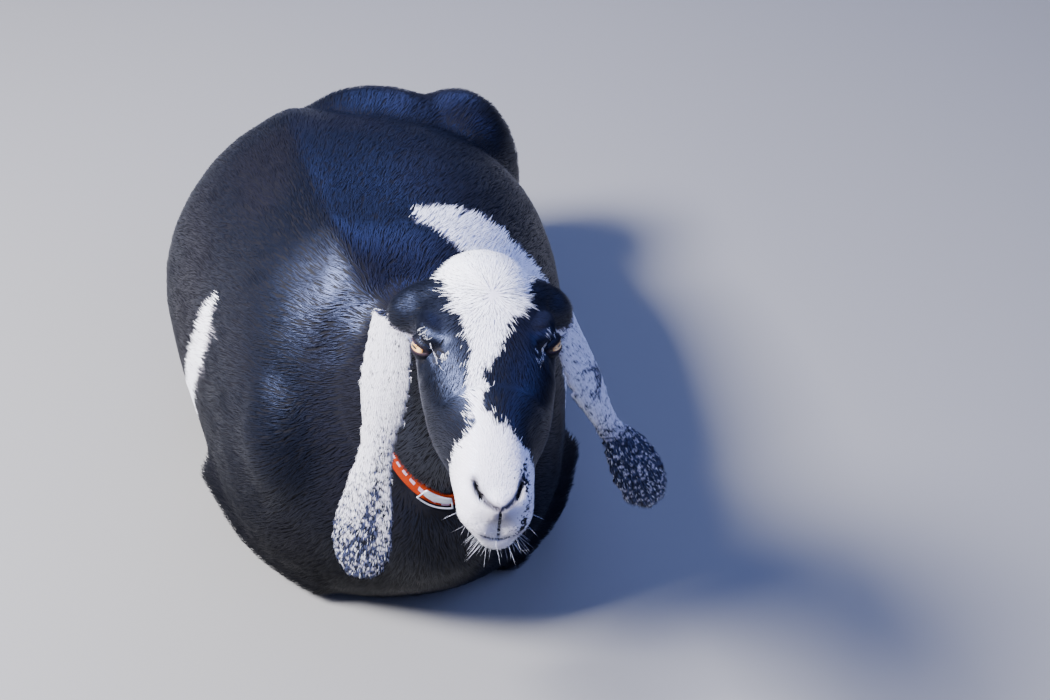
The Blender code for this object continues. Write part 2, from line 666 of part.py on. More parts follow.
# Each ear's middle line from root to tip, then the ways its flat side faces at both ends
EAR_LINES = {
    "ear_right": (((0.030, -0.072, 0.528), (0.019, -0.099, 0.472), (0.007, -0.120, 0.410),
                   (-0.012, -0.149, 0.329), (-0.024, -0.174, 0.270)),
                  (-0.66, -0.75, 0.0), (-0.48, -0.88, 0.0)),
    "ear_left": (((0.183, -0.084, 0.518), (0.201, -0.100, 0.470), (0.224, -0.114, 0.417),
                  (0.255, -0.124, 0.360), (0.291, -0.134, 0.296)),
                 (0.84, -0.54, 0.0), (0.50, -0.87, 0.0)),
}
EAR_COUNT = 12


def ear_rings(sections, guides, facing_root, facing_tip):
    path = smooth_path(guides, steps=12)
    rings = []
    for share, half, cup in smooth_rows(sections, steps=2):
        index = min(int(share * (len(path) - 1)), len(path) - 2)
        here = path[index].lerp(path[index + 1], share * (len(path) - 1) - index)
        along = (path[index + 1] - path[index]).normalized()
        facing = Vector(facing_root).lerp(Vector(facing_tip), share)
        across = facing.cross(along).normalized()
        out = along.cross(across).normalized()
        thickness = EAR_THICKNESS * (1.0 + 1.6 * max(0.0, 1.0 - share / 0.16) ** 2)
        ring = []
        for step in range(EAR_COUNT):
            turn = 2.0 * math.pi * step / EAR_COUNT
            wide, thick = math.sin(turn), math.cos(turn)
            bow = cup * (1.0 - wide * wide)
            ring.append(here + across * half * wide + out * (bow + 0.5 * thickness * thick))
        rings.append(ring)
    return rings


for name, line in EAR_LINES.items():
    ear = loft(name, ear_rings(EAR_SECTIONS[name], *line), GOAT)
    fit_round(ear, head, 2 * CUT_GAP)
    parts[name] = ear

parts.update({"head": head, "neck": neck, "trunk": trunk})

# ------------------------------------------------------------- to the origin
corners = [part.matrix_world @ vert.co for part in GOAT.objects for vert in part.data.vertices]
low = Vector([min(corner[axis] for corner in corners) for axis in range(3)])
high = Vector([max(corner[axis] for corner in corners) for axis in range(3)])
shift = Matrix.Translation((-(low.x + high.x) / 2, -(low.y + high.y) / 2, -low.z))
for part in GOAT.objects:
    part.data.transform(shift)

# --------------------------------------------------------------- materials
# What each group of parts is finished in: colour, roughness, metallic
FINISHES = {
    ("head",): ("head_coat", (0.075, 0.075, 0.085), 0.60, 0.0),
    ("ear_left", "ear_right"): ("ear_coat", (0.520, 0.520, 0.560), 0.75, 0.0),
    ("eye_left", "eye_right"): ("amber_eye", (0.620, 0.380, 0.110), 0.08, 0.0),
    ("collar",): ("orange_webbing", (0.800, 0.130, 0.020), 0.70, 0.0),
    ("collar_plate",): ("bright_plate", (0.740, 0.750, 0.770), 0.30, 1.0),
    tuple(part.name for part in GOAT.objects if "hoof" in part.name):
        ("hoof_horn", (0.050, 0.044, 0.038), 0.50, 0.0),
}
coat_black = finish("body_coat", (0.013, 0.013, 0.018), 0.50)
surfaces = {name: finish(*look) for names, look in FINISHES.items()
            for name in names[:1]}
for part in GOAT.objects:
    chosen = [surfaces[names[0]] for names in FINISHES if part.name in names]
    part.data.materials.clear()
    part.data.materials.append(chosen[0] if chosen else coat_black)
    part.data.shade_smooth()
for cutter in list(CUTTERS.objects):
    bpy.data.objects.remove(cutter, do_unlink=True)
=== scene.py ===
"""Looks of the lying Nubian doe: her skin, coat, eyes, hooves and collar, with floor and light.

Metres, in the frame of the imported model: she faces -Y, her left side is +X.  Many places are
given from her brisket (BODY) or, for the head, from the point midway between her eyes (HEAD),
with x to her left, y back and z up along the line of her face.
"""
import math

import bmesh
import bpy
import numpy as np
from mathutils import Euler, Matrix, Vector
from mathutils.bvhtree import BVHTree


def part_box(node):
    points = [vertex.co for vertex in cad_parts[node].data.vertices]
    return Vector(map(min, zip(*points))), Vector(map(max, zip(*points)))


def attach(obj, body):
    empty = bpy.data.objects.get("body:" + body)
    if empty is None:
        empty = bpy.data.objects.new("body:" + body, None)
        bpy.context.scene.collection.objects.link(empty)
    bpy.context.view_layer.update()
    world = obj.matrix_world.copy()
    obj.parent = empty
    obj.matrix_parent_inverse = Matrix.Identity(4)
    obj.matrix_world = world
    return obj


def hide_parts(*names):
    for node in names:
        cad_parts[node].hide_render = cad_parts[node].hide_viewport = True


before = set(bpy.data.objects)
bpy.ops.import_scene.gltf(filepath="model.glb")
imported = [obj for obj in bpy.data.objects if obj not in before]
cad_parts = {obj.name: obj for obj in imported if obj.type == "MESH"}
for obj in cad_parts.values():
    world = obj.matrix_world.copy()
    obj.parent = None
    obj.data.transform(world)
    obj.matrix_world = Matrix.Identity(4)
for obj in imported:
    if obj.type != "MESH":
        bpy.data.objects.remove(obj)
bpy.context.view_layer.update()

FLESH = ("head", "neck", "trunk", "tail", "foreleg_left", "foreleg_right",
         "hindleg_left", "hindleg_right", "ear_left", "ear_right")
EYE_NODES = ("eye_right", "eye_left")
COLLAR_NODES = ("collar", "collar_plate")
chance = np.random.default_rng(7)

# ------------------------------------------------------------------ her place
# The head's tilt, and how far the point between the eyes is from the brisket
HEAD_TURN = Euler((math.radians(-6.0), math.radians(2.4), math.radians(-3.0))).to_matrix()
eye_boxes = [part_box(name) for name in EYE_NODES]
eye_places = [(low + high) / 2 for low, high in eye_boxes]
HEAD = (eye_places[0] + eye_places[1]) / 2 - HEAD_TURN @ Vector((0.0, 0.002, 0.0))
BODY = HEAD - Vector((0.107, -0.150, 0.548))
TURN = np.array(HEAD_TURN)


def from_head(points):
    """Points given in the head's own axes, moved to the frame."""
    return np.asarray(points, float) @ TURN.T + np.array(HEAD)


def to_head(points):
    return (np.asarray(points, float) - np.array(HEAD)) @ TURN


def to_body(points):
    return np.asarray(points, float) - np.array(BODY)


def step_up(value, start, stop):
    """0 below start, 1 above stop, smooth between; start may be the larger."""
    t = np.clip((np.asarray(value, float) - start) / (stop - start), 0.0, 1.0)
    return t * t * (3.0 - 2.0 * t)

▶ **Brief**
Return exactly, please, the lines of the material from the first one down to and including the line where "EAR_COUNT = 12" appears.

▶ **Written response**
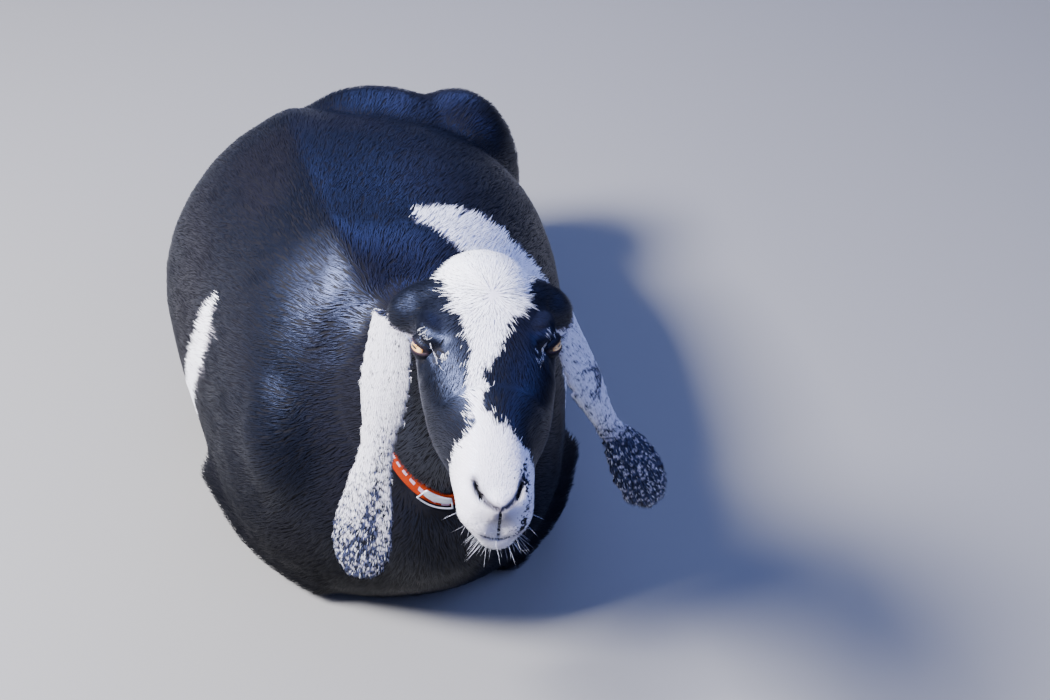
The Blender code for this object continues. Write part 2, from line 666 of part.py on. More parts follow.
# Each ear's middle line from root to tip, then the ways its flat side faces at both ends
EAR_LINES = {
    "ear_right": (((0.030, -0.072, 0.528), (0.019, -0.099, 0.472), (0.007, -0.120, 0.410),
                   (-0.012, -0.149, 0.329), (-0.024, -0.174, 0.270)),
                  (-0.66, -0.75, 0.0), (-0.48, -0.88, 0.0)),
    "ear_left": (((0.183, -0.084, 0.518), (0.201, -0.100, 0.470), (0.224, -0.114, 0.417),
                  (0.255, -0.124, 0.360), (0.291, -0.134, 0.296)),
                 (0.84, -0.54, 0.0), (0.50, -0.87, 0.0)),
}
EAR_COUNT = 12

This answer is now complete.